3連続KOの18歳を「無視」したワケ
田中将大がデビューから3試合連続でKOされたとき、実は私は怒りもしなければ、なぐさめもしなかった。無視した。
初勝利をあげ、先発ローテーションの座を確固たるものにすると、「マーくん、神の子、不思議な子」ともちあげたりして賞賛した。しかし、2年目以降、完全に楽天のエースとなってからは、めったにほめることはなかった。むしろ苦言を呈することが増えた。
選手の側からこれを見れば、無視されたとき、賞賛されたとき、非難されたとき、それぞれどのように受け止め、いかなる行動をとるかによって、一流になれるかどうかが決まるということだ。この3つの段階で、人は試されるのだ。
「一流」になる人間の分岐点
実力が伴なわない状態のとき、監督に無視された。それでふてくされたり、「自分を認めない監督が悪い」と逆恨みするようではまったくお話にならない。認められないのはなにが原因なのかを探り、認められるためにはなにをしなければならないかを考え、試行錯誤することから人の成長ははじまるのだ。
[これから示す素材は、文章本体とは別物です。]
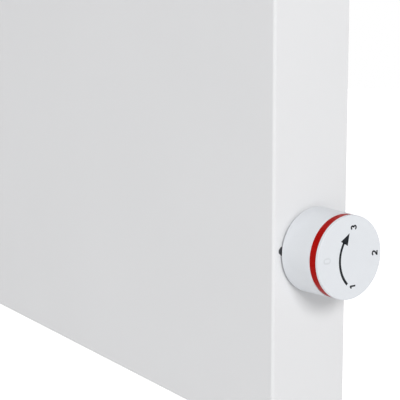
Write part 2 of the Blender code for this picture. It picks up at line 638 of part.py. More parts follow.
def make_wires(heater, brown, black, blue, green):
    entry_z = BLOCK_PLACE[1] + BLOCK_SIZE[2] / 2 - 0.005
    entries = {i: (BLOCK_PLACE[0] + i * BLOCK_PITCH, BLOCK_Y, entry_z) for i in (-1, 0, 1)}
    tab_y = DIAL_AXIS.y + TAB_WIDTH[0] - GAP
    tab_z = DIAL_AXIS.z + sum(TAB_HEIGHT) / 2
    live_x, arm_x = END + BIMETAL_X, END + ARM_X
    live = [entries[1], (0.342, -0.0330, -0.178), (0.350, -0.045, -0.160), (0.362, -0.064, -0.130)]
    live += [(0.375, -0.0700, -0.108), (live_x, -0.0702, -0.0965), (live_x, tab_y - 0.003, tab_z)]
    live += [(live_x, tab_y, tab_z)]
    make_wire("wire_live", live, brown, heater)

    blade_y = MOUNT_Y - CUTOUT_HEIGHT - GAP - BLADE_LENGTH - GAP
    blades = {}
    for side in (-1, 1):
        blades[side] = Vector((CUTOUT_PLACE[0] + side * BLADE_SPREAD, blade_y, CUTOUT_PLACE[1]))
    switched = [(arm_x, tab_y, tab_z), (arm_x, tab_y - 0.003, tab_z), (arm_x, -0.0702, -0.0865)]
    switched += [(0.374, -0.0690, -0.070)]
    switched += [(0.350, -0.0600, -0.056), (0.310, -0.047, -0.046), (0.240, -0.0400, -0.044)]
    switched += [(0.160, -0.0420, -0.050), (0.120, -0.0500, -0.064)]
    switched += [blades[1] - Vector((0, 0.003, 0)), blades[1]]
    make_wire("wire_switched", switched, black, heater)

    pin_reach = BRACKET_CLEARANCE + ROD_TAIL + GAP + PIN_LENGTH + GAP
    heater_end = ELEMENT_START - pin_reach
    feed = [blades[-1], blades[-1] - Vector((0, 0.003, 0)), (0.080, -0.0490, -0.064)]
    feed += [(0.030, -0.0380, -0.055)]
    feed += [(-0.100, -0.0350, -0.052), (-0.260, -0.0350, -0.055), (-0.345, -0.0370, -0.080)]
    feed += [(-0.3745, -0.0410, -0.115), (-0.3700, ELEMENT_Y, -0.1385)]
    feed += [(heater_end - 0.003, ELEMENT_Y, ELEMENT_Z), (heater_end, ELEMENT_Y, ELEMENT_Z)]
    make_wire("wire_feed", feed, black, heater)

    return_end = ELEMENT_END + pin_reach
    back = [(return_end, ELEMENT_Y, ELEMENT_Z), (return_end + 0.003, ELEMENT_Y, ELEMENT_Z)]
    back += [(0.316, -0.0440, -0.1425), (0.3265, -0.0400, -0.154)]
    back += [(0.330, -0.0340, -0.173), entries[0]]
    make_wire("wire_return", back, blue, heater)

    earth = [entries[-1], (0.318, -0.0330, -0.180), (0.3125, -0.0315, -0.169)]
    earth += [(0.305, -0.0285, -0.1652), (EARTH_PLACE[0] + 0.0034 + 2 * GAP, -0.0275, EARTH_PLACE[1])]
    make_wire("wire_earth", earth, green, heater)


# Wall fittings

SPACER_X = 0.250
SPACER_Z = BOTTOM + 0.026
SPACER_PLUG = 0.0030


def make_wall_rail(heater, steel):
    """A folded channel screwed to the wall, with two hooks that reach through the rear panel."""
    reach = PANEL_BACK + GAP
    half = RAIL_SHEET / 2
    edge = RAIL_HEIGHT / 2 - half
    path = [(reach, edge), (-half, edge), (-half, -edge), (reach, -edge)]
    channel = prism(bmesh.new(), folded(path, RAIL_SHEET), -RAIL_LENGTH / 2, RAIL_LENGTH / 2, "X")
    rail = add("wall_rail", channel, steel, heater)
    hooks, slots = bmesh.new(), bmesh.new()
    tip_y = PANEL_FRONT - 0.002
    top, low = RAIL_HEIGHT / 2, RAIL_HEIGHT / 2 - RAIL_SHEET
    outline = [(reach + 0.004, low), (reach + 0.004, top), (tip_y, top), (tip_y, top + HOOK_TIP)]
    outline += [(tip_y - RAIL_SHEET, top + HOOK_TIP), (tip_y - RAIL_SHEET, low)]
    for side in (-1, 1):
        middle = side * HOOK_X
        prism(hooks, outline, middle - HOOK_WIDTH / 2, middle + HOOK_WIDTH / 2, "X")
        for x in (side * 0.200, side * 0.075):
            prism(slots, slot(0.014, 0.006, (x, 0.0)), -OVERRUN, OVERRUN, "Y")
    tool(rail, "rail_hooks", hooks, "UNION")
    tool(rail, "rail_slots", slots)


def make_spacers(heater, rubber):
    """Two feet that hold the heater's lower edge off the wall."""
    for side, name in ((-1, "left"), (1, "right")):
        at = (side * SPACER_X, 0.0, SPACER_Z)
        base = -PANEL_BACK - GAP
        barb = -PANEL_FRONT + GAP
        profile = [(0, 0), (0.0090, 0), (0.0100, 0.001), (0.0120, base - 0.002), (0.0120, base)]
        profile += [(SPACER_PLUG, base), (SPACER_PLUG, barb + 0.002)]
        profile += [(SPACER_PLUG - 0.001, barb + 0.004), (0, barb + 0.004)]
        foot = turned(bmesh.new(), profile, 20)
        smooth(add("wall_spacer_" + name, foot, rubber, heater, at, TO_MINUS_Y))


def build():
    clear_scene()
    paint = finish("white_enamel", (0.80, 0.80, 0.81), 0.35)
    galvanised = finish("galvanised_steel", (0.62, 0.64, 0.66), 0.42, 1.0)
    bright = finish("plated_steel", (0.70, 0.70, 0.70), 0.28, 1.0)
    aluminium = finish("aluminium", (0.76, 0.77, 0.78), 0.35, 1.0)
    brass = finish("brass", (0.72, 0.55, 0.25), 0.30, 1.0)
    ceramic = finish("ceramic", (0.84, 0.81, 0.74), 0.55)
    white = finish("white_plastic", (0.80, 0.81, 0.83), 0.38)
    red = finish("red_plastic", (0.45, 0.010, 0.008), 0.40)
    nylon = finish("nylon", (0.75, 0.73, 0.66), 0.50)
    phenolic = finish("phenolic", (0.020, 0.018, 0.016), 0.45)
    rubber = finish("rubber", (0.030, 0.030, 0.032), 0.80)
    brown = finish("brown_insulation", (0.14, 0.045, 0.015), 0.45)
    black = finish("black_insulation", (0.015, 0.015, 0.016), 0.45)
    blue = finish("blue_insulation", (0.02, 0.09, 0.38), 0.45)
    green = finish("green_insulation", (0.08, 0.28, 0.03), 0.45)

    heater = pivot("heater", (0, 0, 0))
    make_front_casing(heater, paint)
    make_rear_panel(heater, galvanised)
    for number, place in enumerate(CASING_SCREWS, 1):
        make_screw("casing_screw_%d" % number, place, bright, heater, 1, REAR)
    make_element(heater, aluminium, galvanised, ceramic)
    make_heat_shield(heater, galvanised)
    make_thermostat_fixed(heater, galvanised, brass, ceramic)
    make_thermostat_moving(heater, brass, ceramic)
    make_dial(heater, white, red, bright)
    make_terminal_block(heater, nylon, brass)
    make_cutout(heater, phenolic, brass)
    make_screw("earth_screw", EARTH_PLACE, bright, heater, -1, PANEL_FRONT, shank=GAP)
    make_grommet(heater, rubber)
    make_wires(heater, brown, black, blue, green)
    make_wall_rail(heater, galvanised)
    make_spacers(heater, rubber)


build()
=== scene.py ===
"""Looks of a low wall-hung convector heater with a thermostat dial on its right-hand end.

Units are metres and +Z is up. The origin is the middle of the wall rail's back face, which lies on the
wall. +X runs along the heater towards the dial, +Y points into the wall and -Y into the room.
"""

import json
import math

import bmesh
import bpy
from mathutils import Matrix, Vector


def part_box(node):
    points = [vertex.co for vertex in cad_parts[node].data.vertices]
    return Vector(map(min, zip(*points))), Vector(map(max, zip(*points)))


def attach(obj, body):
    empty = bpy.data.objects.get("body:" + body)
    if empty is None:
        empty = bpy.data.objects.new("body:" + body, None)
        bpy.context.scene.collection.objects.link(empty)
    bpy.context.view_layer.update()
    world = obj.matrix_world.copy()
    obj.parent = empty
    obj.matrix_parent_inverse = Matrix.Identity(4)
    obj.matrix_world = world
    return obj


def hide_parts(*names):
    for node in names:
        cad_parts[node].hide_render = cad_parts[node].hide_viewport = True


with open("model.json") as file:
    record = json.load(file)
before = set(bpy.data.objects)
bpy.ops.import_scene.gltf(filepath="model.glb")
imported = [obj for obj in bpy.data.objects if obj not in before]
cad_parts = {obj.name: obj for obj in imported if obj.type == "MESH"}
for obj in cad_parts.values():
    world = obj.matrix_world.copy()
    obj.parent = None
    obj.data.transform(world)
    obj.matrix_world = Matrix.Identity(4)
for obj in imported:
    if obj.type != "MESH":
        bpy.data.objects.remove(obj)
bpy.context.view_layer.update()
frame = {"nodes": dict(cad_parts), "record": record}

# Casing sheet
SHEET = 0.0012
BEND = 0.0022
REAR_BEND = 0.0018
FLANGE = 0.010
LIP = 0.016
EDGE = 0.00025
SEAM = 0.0004
OUTLET_ROWS = (0.017, 0.037)
OUTLET_SLOT = (0.036, 0.008)
INLET_SLOT = (0.040, 0.014)
SLOT_COUNT = 14
SLOT_PITCH = 0.052
DIAL_HOLE = 0.0052
SCREW_HOLE = 0.0018
PAST = 0.004

# Rear panel and wall rail
PANEL_SHEET = 0.0010
PANEL_BACK = -0.0235
BEAD_HEIGHTS = (-0.050, -0.096)
BEAD_LENGTH = 0.640
BEAD_HALF_WIDTH = 0.005
BEAD_RISE = 0.0012
BEAD_TIP = 0.02
FITTING_HOLES = {"wall_spacer_left": 0.0033, "wall_spacer_right": 0.0033, "cable_grommet": 0.0063}
RAIL_SHEET = 0.0015
RAIL_HEIGHT = 0.060
HOOK_X = 0.160
HOOK_WIDTH = 0.020
HOOK_SLOT = (0.024, 0.0115)
HOOK_SLOT_LOW = 0.0188
HOOK_SLOT_CORNER = 0.0015
HOOK_ROOT = 0.004
WALL_SLOT = (0.014, 0.006)
WALL_SLOT_PLACES = (0.200, 0.075)
OVERLAP = 0.0003

CASE_LOW, CASE_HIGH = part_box("front_casing")
PANEL_LOW, PANEL_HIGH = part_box("rear_panel")
CASING_SCREWS = [node for node in sorted(frame["nodes"]) if node.startswith("casing_screw_")]

# Dial: heights are measured outwards from the end face
DIAL_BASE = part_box("dial_body")[0].x - CASE_HIGH.x
RING_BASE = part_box("dial_ring")[0].x - CASE_HIGH.x
CAP_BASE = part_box("dial_cap")[0].x - CASE_HIGH.x
DIAL_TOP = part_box("dial_cap")[1].x - CASE_HIGH.x
DIAL_AXIS = (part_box("dial_body")[0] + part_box("dial_body")[1]) / 2
DIAL_AXIS.x = CASE_HIGH.x
BASE_FLARE = 0.0004
BASE_RADIUS = (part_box("dial_body")[1].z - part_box("dial_body")[0].z) / 2 + BASE_FLARE
FACE_RADIUS = 0.0234
RING_SEAT = 0.0200
DIAL_GAP = 0.00004
DIAL_SIDES = 128
FITTING_SIDES = 56

# Marks
PRINT_RISE = 0.00003
PRINT_ROOT = 0.00005
DIGIT_HEIGHT = 0.0040
ZERO_HEIGHT = 0.0046
DIGIT_STROKE = 0.00092
ARROW_STROKE = 0.0015

# Degrees between faces: edges sharper than these are eased, or stay sharp where nothing is eased
EASED_ANGLE = 40
SHARP_ANGLE = 32

# Turns that carry a turned piece's own +Z to a direction of the heater
TO_PLUS_X = Matrix.Rotation(math.pi / 2, 4, "Y")
TO_PLUS_Y = Matrix.Rotation(-math.pi / 2, 4, "X")
TO_MINUS_Y = Matrix.Rotation(math.pi / 2, 4, "X")


# Outlines are lists of (a, b) points


def circle(radius, sides, centre=(0.0, 0.0)):
    turns = [2 * math.pi * i / sides for i in range(sides)]
    return [(centre[0] + radius * math.cos(t), centre[1] + radius * math.sin(t)) for t in turns]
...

そうした努力が結実し、存在を認められ、与えられた仕事で結果を出したことで賞賛されたとしよう。ほめられればうれしいから、もっとがんばろうと思うだろう。監督やコーチも意欲をさらに引き出そうとして、もっとほめるに違いない。
しかし、ほめられているうちはしょせん二流である。ほめられたことで満足してしまえば、その人間は二流止まりなのだ。ましてや「おれはできるのだ」と自惚れたり、いい気になって勘違いをするなどもってのほか。
ほめられても「自分はまだまだなのだ」と自戒し、「もっとやらなければいけない」という謙虚な気持ちでもって、さらなる努力に勤しむ。さもなければ、それ以上の成長、すなわち一流になることは望めない。